What this task involves: Please count the lines below that contain the word "loose", and reply with that number alone.

[Start]

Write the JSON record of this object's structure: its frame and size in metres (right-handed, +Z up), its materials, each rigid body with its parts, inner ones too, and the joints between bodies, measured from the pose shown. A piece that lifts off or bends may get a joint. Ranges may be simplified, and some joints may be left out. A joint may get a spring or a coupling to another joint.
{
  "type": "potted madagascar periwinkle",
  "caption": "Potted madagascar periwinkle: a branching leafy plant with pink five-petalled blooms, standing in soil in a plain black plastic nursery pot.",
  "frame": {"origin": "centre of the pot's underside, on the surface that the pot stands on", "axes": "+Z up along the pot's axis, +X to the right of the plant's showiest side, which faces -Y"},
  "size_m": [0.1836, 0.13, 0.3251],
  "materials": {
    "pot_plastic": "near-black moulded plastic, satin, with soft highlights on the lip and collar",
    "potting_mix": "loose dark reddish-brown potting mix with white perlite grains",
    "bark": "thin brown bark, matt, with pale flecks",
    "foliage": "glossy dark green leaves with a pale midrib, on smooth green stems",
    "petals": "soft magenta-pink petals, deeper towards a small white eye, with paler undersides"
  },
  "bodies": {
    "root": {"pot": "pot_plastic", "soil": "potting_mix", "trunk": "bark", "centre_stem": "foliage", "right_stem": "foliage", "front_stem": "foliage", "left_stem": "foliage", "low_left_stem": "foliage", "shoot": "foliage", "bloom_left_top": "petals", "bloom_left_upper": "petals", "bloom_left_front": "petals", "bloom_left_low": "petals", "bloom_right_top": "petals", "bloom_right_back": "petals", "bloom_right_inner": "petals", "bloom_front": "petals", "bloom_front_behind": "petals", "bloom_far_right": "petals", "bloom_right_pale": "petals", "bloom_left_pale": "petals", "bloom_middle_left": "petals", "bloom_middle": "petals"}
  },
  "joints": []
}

[End]
[Start]

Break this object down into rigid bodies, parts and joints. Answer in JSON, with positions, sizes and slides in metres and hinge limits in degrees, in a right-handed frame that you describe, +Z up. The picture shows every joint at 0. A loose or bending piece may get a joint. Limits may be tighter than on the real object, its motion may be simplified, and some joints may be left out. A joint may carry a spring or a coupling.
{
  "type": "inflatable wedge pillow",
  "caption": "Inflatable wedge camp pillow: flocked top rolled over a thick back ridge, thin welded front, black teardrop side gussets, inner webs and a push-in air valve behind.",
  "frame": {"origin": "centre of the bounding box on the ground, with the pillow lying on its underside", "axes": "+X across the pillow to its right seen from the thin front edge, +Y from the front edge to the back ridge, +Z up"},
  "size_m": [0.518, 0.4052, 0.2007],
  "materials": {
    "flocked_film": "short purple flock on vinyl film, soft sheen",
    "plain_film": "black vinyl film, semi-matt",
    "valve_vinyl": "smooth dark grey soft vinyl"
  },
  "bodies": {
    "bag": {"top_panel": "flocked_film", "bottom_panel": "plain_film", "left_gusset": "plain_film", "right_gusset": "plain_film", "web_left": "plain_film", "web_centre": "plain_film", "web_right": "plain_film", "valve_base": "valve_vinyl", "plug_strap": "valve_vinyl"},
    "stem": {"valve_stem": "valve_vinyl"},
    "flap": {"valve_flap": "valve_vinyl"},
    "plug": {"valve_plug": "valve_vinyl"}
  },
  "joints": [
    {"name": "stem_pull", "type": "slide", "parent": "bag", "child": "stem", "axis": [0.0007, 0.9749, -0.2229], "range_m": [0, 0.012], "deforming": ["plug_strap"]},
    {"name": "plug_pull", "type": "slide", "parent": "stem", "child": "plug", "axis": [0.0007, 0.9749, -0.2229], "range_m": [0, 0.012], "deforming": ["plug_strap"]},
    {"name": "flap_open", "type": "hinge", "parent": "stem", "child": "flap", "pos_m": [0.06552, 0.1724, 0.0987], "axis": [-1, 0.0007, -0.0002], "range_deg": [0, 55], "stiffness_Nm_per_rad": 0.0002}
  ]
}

[End]

Completed task: 2